Short task :: Retype all of the data. Every line must match exactly.

Data section ::

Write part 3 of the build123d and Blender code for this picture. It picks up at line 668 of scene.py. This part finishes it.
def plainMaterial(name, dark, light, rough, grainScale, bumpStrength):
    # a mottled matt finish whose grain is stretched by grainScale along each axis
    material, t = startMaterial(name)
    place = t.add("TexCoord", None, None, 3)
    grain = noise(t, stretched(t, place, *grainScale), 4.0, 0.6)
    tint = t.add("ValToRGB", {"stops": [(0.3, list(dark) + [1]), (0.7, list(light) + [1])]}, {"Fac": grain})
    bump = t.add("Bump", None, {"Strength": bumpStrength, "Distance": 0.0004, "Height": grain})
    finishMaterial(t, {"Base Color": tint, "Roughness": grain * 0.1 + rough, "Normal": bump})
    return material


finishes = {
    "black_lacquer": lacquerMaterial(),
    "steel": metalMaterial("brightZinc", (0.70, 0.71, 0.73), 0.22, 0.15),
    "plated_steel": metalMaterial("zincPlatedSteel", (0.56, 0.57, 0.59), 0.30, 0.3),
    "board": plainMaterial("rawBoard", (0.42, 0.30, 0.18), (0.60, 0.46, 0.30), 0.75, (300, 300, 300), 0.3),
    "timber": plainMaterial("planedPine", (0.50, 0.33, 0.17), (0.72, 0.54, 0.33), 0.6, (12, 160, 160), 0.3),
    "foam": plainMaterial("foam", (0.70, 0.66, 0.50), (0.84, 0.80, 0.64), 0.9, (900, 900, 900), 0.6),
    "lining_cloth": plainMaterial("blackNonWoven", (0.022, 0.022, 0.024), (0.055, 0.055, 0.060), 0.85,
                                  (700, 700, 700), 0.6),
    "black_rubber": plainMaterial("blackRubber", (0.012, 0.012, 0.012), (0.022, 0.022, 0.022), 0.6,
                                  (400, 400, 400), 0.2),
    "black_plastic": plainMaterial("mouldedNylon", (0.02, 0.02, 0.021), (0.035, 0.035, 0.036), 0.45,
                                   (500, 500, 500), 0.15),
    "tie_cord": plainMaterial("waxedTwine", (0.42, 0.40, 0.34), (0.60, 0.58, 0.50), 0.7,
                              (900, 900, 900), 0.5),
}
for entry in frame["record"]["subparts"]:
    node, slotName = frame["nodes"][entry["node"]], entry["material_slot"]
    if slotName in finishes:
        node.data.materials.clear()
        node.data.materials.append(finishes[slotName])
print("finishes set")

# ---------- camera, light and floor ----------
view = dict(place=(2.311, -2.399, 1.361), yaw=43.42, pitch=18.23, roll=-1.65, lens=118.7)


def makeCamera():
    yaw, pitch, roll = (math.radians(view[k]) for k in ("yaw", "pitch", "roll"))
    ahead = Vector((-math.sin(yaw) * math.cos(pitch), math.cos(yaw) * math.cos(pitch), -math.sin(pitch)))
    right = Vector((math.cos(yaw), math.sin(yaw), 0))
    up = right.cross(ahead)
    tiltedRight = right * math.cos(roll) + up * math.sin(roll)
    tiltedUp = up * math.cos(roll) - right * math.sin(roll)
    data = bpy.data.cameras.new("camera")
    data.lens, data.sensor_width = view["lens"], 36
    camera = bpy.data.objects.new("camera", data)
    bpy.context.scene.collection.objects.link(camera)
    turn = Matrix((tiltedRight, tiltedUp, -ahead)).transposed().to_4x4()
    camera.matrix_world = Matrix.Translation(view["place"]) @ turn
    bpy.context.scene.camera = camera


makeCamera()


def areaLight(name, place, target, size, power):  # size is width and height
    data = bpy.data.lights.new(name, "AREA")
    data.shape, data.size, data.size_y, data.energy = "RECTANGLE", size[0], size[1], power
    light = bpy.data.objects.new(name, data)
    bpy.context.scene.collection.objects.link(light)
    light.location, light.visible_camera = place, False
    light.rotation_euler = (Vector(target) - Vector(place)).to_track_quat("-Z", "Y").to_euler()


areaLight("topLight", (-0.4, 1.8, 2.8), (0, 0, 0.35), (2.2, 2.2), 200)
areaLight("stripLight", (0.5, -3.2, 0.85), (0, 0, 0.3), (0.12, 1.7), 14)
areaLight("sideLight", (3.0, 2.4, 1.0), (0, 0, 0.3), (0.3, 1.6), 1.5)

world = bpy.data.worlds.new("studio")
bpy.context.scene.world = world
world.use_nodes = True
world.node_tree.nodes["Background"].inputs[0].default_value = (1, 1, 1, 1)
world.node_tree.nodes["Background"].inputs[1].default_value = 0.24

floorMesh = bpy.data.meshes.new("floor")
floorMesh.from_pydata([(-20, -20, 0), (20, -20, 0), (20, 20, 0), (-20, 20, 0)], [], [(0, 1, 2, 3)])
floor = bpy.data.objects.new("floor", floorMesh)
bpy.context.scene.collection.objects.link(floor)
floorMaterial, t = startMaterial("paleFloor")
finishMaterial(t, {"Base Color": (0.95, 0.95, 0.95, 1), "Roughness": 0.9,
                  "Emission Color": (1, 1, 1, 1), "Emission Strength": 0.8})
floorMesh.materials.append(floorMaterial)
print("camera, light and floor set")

Solution to this task ::
Write part 3 of the build123d and Blender code for this picture. It picks up at line 668 of scene.py. This part finishes it.
def plainMaterial(name, dark, light, rough, grainScale, bumpStrength):
    # a mottled matt finish whose grain is stretched by grainScale along each axis
    material, t = startMaterial(name)
    place = t.add("TexCoord", None, None, 3)
    grain = noise(t, stretched(t, place, *grainScale), 4.0, 0.6)
    tint = t.add("ValToRGB", {"stops": [(0.3, list(dark) + [1]), (0.7, list(light) + [1])]}, {"Fac": grain})
    bump = t.add("Bump", None, {"Strength": bumpStrength, "Distance": 0.0004, "Height": grain})
    finishMaterial(t, {"Base Color": tint, "Roughness": grain * 0.1 + rough, "Normal": bump})
    return material


finishes = {
    "black_lacquer": lacquerMaterial(),
    "steel": metalMaterial("brightZinc", (0.70, 0.71, 0.73), 0.22, 0.15),
    "plated_steel": metalMaterial("zincPlatedSteel", (0.56, 0.57, 0.59), 0.30, 0.3),
    "board": plainMaterial("rawBoard", (0.42, 0.30, 0.18), (0.60, 0.46, 0.30), 0.75, (300, 300, 300), 0.3),
    "timber": plainMaterial("planedPine", (0.50, 0.33, 0.17), (0.72, 0.54, 0.33), 0.6, (12, 160, 160), 0.3),
    "foam": plainMaterial("foam", (0.70, 0.66, 0.50), (0.84, 0.80, 0.64), 0.9, (900, 900, 900), 0.6),
    "lining_cloth": plainMaterial("blackNonWoven", (0.022, 0.022, 0.024), (0.055, 0.055, 0.060), 0.85,
                                  (700, 700, 700), 0.6),
    "black_rubber": plainMaterial("blackRubber", (0.012, 0.012, 0.012), (0.022, 0.022, 0.022), 0.6,
                                  (400, 400, 400), 0.2),
    "black_plastic": plainMaterial("mouldedNylon", (0.02, 0.02, 0.021), (0.035, 0.035, 0.036), 0.45,
                                   (500, 500, 500), 0.15),
    "tie_cord": plainMaterial("waxedTwine", (0.42, 0.40, 0.34), (0.60, 0.58, 0.50), 0.7,
                              (900, 900, 900), 0.5),
}
for entry in frame["record"]["subparts"]:
    node, slotName = frame["nodes"][entry["node"]], entry["material_slot"]
    if slotName in finishes:
        node.data.materials.clear()
        node.data.materials.append(finishes[slotName])
print("finishes set")

# ---------- camera, light and floor ----------
view = dict(place=(2.311, -2.399, 1.361), yaw=43.42, pitch=18.23, roll=-1.65, lens=118.7)


def makeCamera():
    yaw, pitch, roll = (math.radians(view[k]) for k in ("yaw", "pitch", "roll"))
    ahead = Vector((-math.sin(yaw) * math.cos(pitch), math.cos(yaw) * math.cos(pitch), -math.sin(pitch)))
    right = Vector((math.cos(yaw), math.sin(yaw), 0))
    up = right.cross(ahead)
    tiltedRight = right * math.cos(roll) + up * math.sin(roll)
    tiltedUp = up * math.cos(roll) - right * math.sin(roll)
    data = bpy.data.cameras.new("camera")
    data.lens, data.sensor_width = view["lens"], 36
    camera = bpy.data.objects.new("camera", data)
    bpy.context.scene.collection.objects.link(camera)
    turn = Matrix((tiltedRight, tiltedUp, -ahead)).transposed().to_4x4()
    camera.matrix_world = Matrix.Translation(view["place"]) @ turn
    bpy.context.scene.camera = camera


makeCamera()


def areaLight(name, place, target, size, power):  # size is width and height
    data = bpy.data.lights.new(name, "AREA")
    data.shape, data.size, data.size_y, data.energy = "RECTANGLE", size[0], size[1], power
    light = bpy.data.objects.new(name, data)
    bpy.context.scene.collection.objects.link(light)
    light.location, light.visible_camera = place, False
    light.rotation_euler = (Vector(target) - Vector(place)).to_track_quat("-Z", "Y").to_euler()


areaLight("topLight", (-0.4, 1.8, 2.8), (0, 0, 0.35), (2.2, 2.2), 200)
areaLight("stripLight", (0.5, -3.2, 0.85), (0, 0, 0.3), (0.12, 1.7), 14)
areaLight("sideLight", (3.0, 2.4, 1.0), (0, 0, 0.3), (0.3, 1.6), 1.5)

world = bpy.data.worlds.new("studio")
bpy.context.scene.world = world
world.use_nodes = True
world.node_tree.nodes["Background"].inputs[0].default_value = (1, 1, 1, 1)
world.node_tree.nodes["Background"].inputs[1].default_value = 0.24

floorMesh = bpy.data.meshes.new("floor")
floorMesh.from_pydata([(-20, -20, 0), (20, -20, 0), (20, 20, 0), (-20, 20, 0)], [], [(0, 1, 2, 3)])
floor = bpy.data.objects.new("floor", floorMesh)
bpy.context.scene.collection.objects.link(floor)
floorMaterial, t = startMaterial("paleFloor")
finishMaterial(t, {"Base Color": (0.95, 0.95, 0.95, 1), "Roughness": 0.9,
                  "Emission Color": (1, 1, 1, 1), "Emission Strength": 0.8})
floorMesh.materials.append(floorMaterial)
print("camera, light and floor set")